Environment Minister Tanya Plibersek has outlined further plans for an independent national environment watchdog, saying she will introduce legislation in the next few weeks.
But the planned overhaul of national environment laws has been deferred.
The Minister unveiled the second stage of the Federal Government’s Nature Positive Plan, which she insists will better protect the environment while giving more certainty to the business sector and supporting “sensible development”.
However, there was scant detail about when the touted fix of the Environment Protection and Biodiversity Conservation Act, as recommended by the Samuels Review, will get underway and when national environmental standards will kick in.
Massive fines of up to $780 million or jail terms of up to seven years will, however, be in place to deter intentional and serious offenders against the nation’s environmental laws.
The national Environment Protection Agency, with strong new powers and oversights of penalties, will be set up to enforce environment laws.
The independent body will be given powers to audit business compliance with the law, particularly regarding development approvals, issue fines and/or stop-work notices.
Another component of the legislation will be the establishment of a new body called Environment Information Australia, which will provide more accountability and transparency and easier access to the latest environmental data.
It will release State of the Environment reports every two years and report on progress on national environmental goals.
A $100 million investment, including on renewables and critical minerals, will be geared towards racing faster environmental approval decisions on projects.
“We’re delivering stronger protections for the environment, including Australia’s first ever independent national Environment Protection Agency,” Ms Plibersek said.
“We’re also working to support faster, clearer decisions for business. That greater certainty for business will help drive investment in nation-building projects.
“When I first announced the Nature Positive Plan, I said it would require cooperation, compromise and common sense to deliver.
“That’s exactly how we’re approaching the rollout.”

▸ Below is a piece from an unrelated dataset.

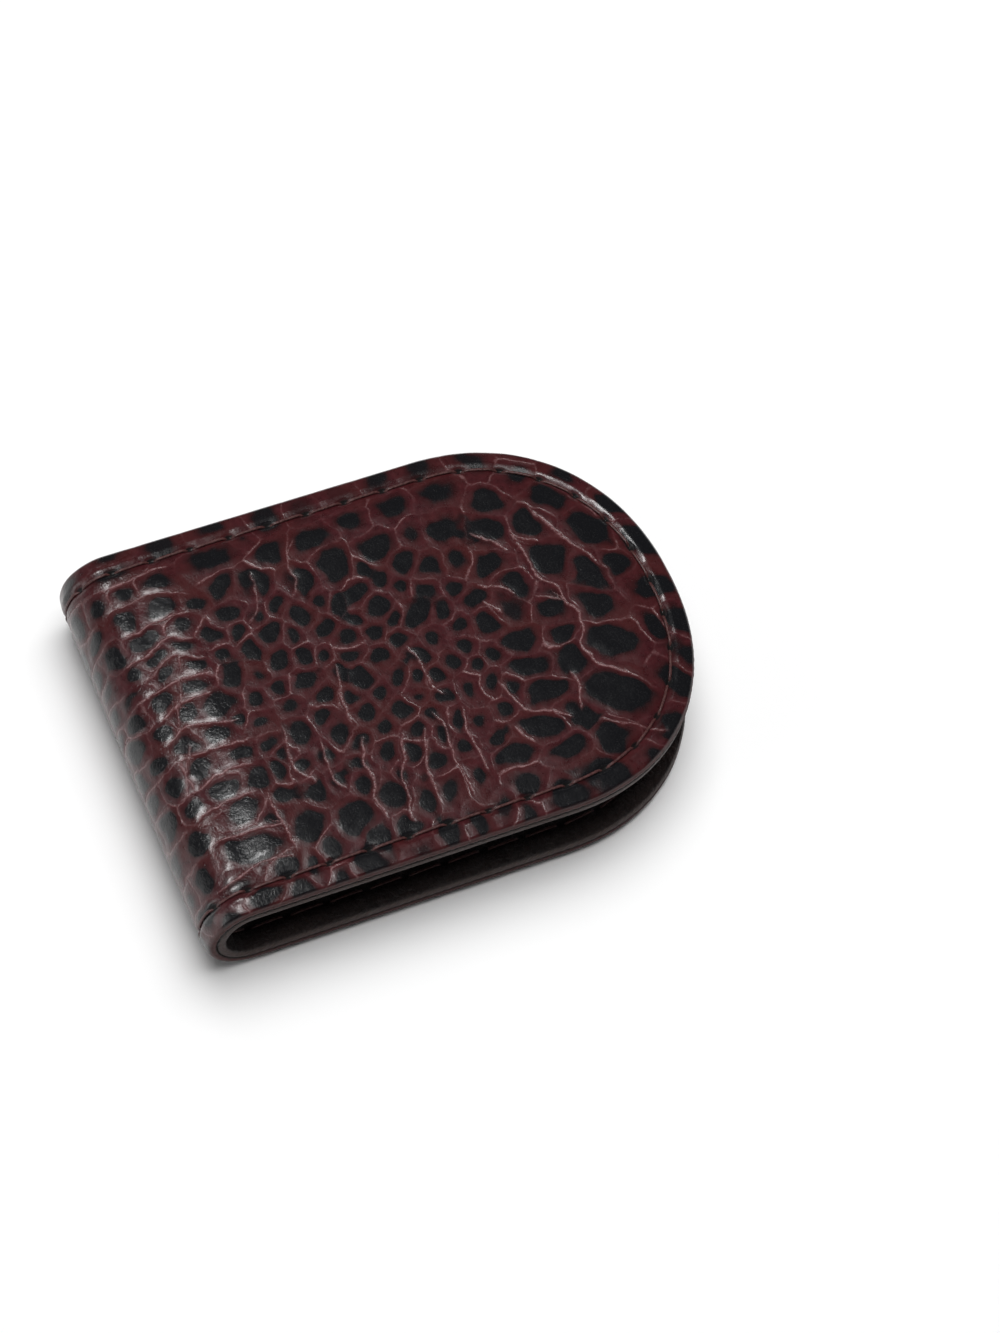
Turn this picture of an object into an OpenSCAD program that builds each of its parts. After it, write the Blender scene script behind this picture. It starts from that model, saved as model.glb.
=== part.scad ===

However, former ACCC chair Graeme Samuel’s 2020 review of the EPBC Act, which recommended introducing national environmental standards as a matter of urgency, has not yet been fully acted on.
The collection and sharing of data is more the focus of the latest move.
The government has ambitions to protect 30 per cent of Australia’s land and 30 per cent of its oceans by 2030.
The Minister says Environment Information Australia will collect data on progress towards those goals and make it publicly available.
“It will also make information available to proponents who are trying to do a new project somewhere, to give them environmental data so they can better design that project to avoid sensitive areas, to avoid threatened species habitat,” Ms Plibersek said.
The Australian Greens have accused the government of dumping the already overdue environmental reform package “in a capitulation to polluters, the fossil fuel lobby and logging corporations”.
Greens environment spokesperson Sarah Hanson-Young is chairing a Senate inquiry into environmental laws.
“This is a broken promise that sells-out our environment and the millions of Australians who want faster climate action,” Senator Hanson-Young said.
“The government has dumped their election promise to reform Australia’s environment laws and instead rolled over for the fossil fuel industry, which wants faster and easier approvals for polluting and damaging new coal and gas projects.
“Caving into the miners, loggers and big polluters will only leave our environment vulnerable to further destruction … The government’s scaled-back ‘nature positive’ plan does nothing to address these threats and halt extinctions.
“An environment protection agency without teeth is not a substitute for the powerful watchdog experts have called for … while more environmental data and offsets auditing is welcome, this is not reform. This is something Australians expect the government should already be doing.”
The Biodiversity Council described the announcement as a “significant step back” from what the government committed to in its nature-positive plan.
Ms Plibersek has stressed that the first tranche of the new laws was introduced in December last year.
That was establishing the Nature Repair Market and broadening the water protections that mining projects might impact.
“This is the second stage of our laws – and as Professor Graeme Samuel’s made very clear, he thinks it’s very sensible to proceed in this staged way,” she told ABC Radio.
“We’re doing a massive consultation on our new laws. The current Act is around 1000 pages. The legislation that replaces it will be similar.
“It’s big, and it’s complex, and we’re going as fast as we can while still talking to environment groups, business groups and the broader Australian community.
“You can see the direction we’re taking. We’ve released our Nature Positive Plan and conducted hundreds of hours of consultation with over 100 groups.
“Thousands of people have participated in online webinars to give their feedback on the new laws. It’s big and complex, and we’ll go as fast as we can.”